◆ **Provided material**:
::::::::

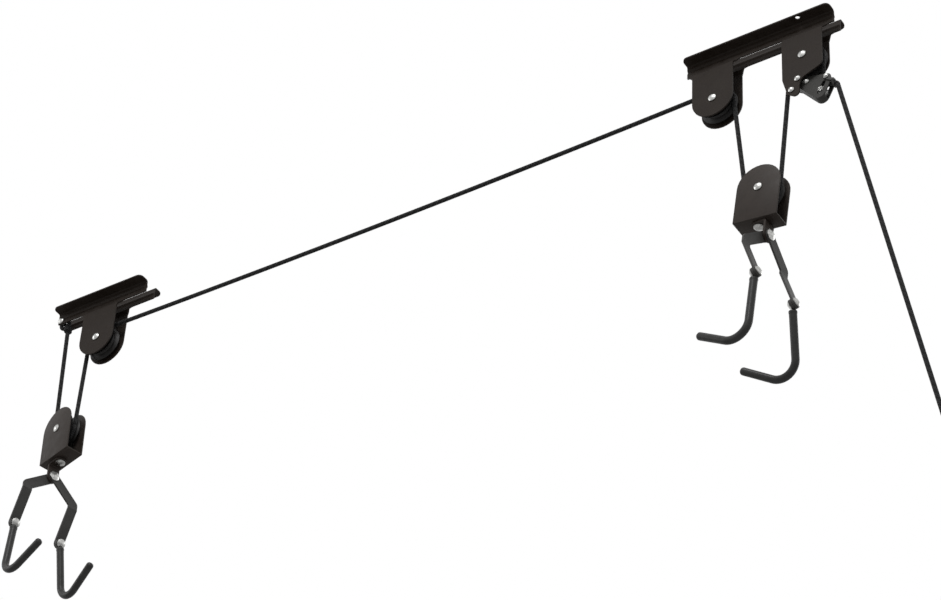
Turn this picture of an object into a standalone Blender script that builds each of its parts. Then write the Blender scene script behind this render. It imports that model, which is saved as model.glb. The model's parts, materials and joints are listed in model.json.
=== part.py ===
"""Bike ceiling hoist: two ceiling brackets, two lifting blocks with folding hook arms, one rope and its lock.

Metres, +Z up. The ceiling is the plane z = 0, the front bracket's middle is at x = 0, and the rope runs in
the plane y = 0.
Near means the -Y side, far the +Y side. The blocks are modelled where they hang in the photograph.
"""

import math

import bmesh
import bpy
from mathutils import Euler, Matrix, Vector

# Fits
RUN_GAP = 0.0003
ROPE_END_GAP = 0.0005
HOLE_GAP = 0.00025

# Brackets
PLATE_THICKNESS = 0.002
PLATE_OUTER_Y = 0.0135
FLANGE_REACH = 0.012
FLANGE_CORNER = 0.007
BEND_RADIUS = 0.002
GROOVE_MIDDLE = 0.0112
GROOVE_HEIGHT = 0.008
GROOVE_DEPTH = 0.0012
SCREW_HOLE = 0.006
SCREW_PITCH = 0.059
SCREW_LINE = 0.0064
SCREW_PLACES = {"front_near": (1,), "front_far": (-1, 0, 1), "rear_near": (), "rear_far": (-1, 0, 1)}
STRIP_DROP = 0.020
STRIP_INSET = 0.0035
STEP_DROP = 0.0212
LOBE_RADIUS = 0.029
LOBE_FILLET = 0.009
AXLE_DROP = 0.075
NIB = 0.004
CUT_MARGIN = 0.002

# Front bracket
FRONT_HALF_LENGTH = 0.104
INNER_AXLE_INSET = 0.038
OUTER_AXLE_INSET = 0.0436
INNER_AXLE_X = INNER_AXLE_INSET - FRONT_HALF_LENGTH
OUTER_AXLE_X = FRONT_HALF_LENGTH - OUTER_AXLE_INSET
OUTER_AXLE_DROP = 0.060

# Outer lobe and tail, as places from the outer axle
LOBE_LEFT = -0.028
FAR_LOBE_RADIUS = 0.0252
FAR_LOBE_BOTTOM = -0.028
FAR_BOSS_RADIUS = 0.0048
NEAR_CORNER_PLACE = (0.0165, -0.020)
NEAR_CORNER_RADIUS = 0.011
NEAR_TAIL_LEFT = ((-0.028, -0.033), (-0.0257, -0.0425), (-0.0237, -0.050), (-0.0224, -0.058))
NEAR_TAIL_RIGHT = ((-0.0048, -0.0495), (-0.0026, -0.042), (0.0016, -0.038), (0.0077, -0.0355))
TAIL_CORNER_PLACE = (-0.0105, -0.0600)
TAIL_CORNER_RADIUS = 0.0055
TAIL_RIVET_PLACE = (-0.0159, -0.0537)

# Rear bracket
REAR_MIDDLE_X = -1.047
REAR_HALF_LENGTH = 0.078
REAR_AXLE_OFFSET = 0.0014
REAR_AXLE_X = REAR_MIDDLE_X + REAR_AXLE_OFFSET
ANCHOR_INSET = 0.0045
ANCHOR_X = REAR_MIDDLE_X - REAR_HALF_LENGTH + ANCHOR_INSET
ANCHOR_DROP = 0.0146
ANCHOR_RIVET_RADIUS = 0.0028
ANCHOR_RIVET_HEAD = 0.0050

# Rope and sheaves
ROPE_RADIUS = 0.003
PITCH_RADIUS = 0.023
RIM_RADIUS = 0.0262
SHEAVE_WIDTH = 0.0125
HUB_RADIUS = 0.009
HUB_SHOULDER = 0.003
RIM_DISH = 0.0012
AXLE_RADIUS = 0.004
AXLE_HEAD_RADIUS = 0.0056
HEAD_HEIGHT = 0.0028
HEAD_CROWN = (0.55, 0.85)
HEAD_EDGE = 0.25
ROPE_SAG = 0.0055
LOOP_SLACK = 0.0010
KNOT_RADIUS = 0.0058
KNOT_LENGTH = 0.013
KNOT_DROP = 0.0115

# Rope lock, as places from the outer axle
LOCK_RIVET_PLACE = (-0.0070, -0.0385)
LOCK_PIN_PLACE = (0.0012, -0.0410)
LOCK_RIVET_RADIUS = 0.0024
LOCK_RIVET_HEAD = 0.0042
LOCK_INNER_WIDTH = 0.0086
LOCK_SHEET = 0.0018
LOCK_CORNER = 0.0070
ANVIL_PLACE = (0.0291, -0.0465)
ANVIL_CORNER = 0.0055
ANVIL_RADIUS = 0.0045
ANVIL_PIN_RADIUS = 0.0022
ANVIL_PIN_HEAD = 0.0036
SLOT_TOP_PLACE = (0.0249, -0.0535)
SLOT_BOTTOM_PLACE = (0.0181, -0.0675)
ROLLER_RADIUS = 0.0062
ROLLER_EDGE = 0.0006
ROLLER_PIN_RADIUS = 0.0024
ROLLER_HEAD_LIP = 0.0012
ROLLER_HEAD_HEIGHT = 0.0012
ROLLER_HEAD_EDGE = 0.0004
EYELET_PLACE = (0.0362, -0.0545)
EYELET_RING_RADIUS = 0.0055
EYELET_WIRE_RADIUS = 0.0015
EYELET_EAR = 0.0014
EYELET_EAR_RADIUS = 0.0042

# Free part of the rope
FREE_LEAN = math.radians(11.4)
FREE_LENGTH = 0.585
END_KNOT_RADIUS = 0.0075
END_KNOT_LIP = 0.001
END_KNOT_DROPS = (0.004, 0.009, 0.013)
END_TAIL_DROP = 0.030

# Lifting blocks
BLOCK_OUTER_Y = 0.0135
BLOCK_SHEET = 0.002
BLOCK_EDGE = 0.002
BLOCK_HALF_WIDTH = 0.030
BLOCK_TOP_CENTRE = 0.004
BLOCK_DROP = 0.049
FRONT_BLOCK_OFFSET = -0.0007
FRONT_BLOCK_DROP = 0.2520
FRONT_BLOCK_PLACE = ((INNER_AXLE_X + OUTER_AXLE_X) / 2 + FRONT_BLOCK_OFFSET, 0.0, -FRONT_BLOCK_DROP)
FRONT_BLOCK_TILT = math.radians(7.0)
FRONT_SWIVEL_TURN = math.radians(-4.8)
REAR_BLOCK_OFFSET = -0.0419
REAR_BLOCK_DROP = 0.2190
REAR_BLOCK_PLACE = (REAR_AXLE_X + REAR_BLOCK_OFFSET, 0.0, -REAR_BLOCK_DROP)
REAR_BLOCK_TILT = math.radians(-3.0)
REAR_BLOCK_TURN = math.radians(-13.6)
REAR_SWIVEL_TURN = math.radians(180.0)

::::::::

◆ **Work instructions**: Return exactly the opening lines of the listing above, ending with the line that has "TAIL_RIVET_PLACE = (-0.0159, -0.0537)".

◆ **Solution for this problem**:
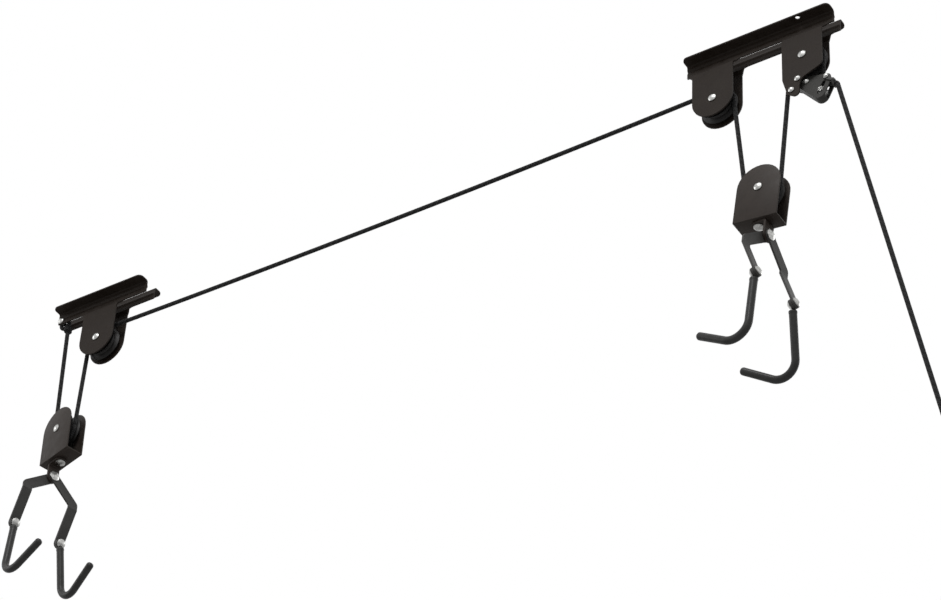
Turn this picture of an object into a standalone Blender script that builds each of its parts. Then write the Blender scene script behind this render. It imports that model, which is saved as model.glb. The model's parts, materials and joints are listed in model.json.
=== part.py ===
"""Bike ceiling hoist: two ceiling brackets, two lifting blocks with folding hook arms, one rope and its lock.

Metres, +Z up. The ceiling is the plane z = 0, the front bracket's middle is at x = 0, and the rope runs in
the plane y = 0.
Near means the -Y side, far the +Y side. The blocks are modelled where they hang in the photograph.
"""

import math

import bmesh
import bpy
from mathutils import Euler, Matrix, Vector

# Fits
RUN_GAP = 0.0003
ROPE_END_GAP = 0.0005
HOLE_GAP = 0.00025

# Brackets
PLATE_THICKNESS = 0.002
PLATE_OUTER_Y = 0.0135
FLANGE_REACH = 0.012
FLANGE_CORNER = 0.007
BEND_RADIUS = 0.002
GROOVE_MIDDLE = 0.0112
GROOVE_HEIGHT = 0.008
GROOVE_DEPTH = 0.0012
SCREW_HOLE = 0.006
SCREW_PITCH = 0.059
SCREW_LINE = 0.0064
SCREW_PLACES = {"front_near": (1,), "front_far": (-1, 0, 1), "rear_near": (), "rear_far": (-1, 0, 1)}
STRIP_DROP = 0.020
STRIP_INSET = 0.0035
STEP_DROP = 0.0212
LOBE_RADIUS = 0.029
LOBE_FILLET = 0.009
AXLE_DROP = 0.075
NIB = 0.004
CUT_MARGIN = 0.002

# Front bracket
FRONT_HALF_LENGTH = 0.104
INNER_AXLE_INSET = 0.038
OUTER_AXLE_INSET = 0.0436
INNER_AXLE_X = INNER_AXLE_INSET - FRONT_HALF_LENGTH
OUTER_AXLE_X = FRONT_HALF_LENGTH - OUTER_AXLE_INSET
OUTER_AXLE_DROP = 0.060

# Outer lobe and tail, as places from the outer axle
LOBE_LEFT = -0.028
FAR_LOBE_RADIUS = 0.0252
FAR_LOBE_BOTTOM = -0.028
FAR_BOSS_RADIUS = 0.0048
NEAR_CORNER_PLACE = (0.0165, -0.020)
NEAR_CORNER_RADIUS = 0.011
NEAR_TAIL_LEFT = ((-0.028, -0.033), (-0.0257, -0.0425), (-0.0237, -0.050), (-0.0224, -0.058))
NEAR_TAIL_RIGHT = ((-0.0048, -0.0495), (-0.0026, -0.042), (0.0016, -0.038), (0.0077, -0.0355))
TAIL_CORNER_PLACE = (-0.0105, -0.0600)
TAIL_CORNER_RADIUS = 0.0055
TAIL_RIVET_PLACE = (-0.0159, -0.0537)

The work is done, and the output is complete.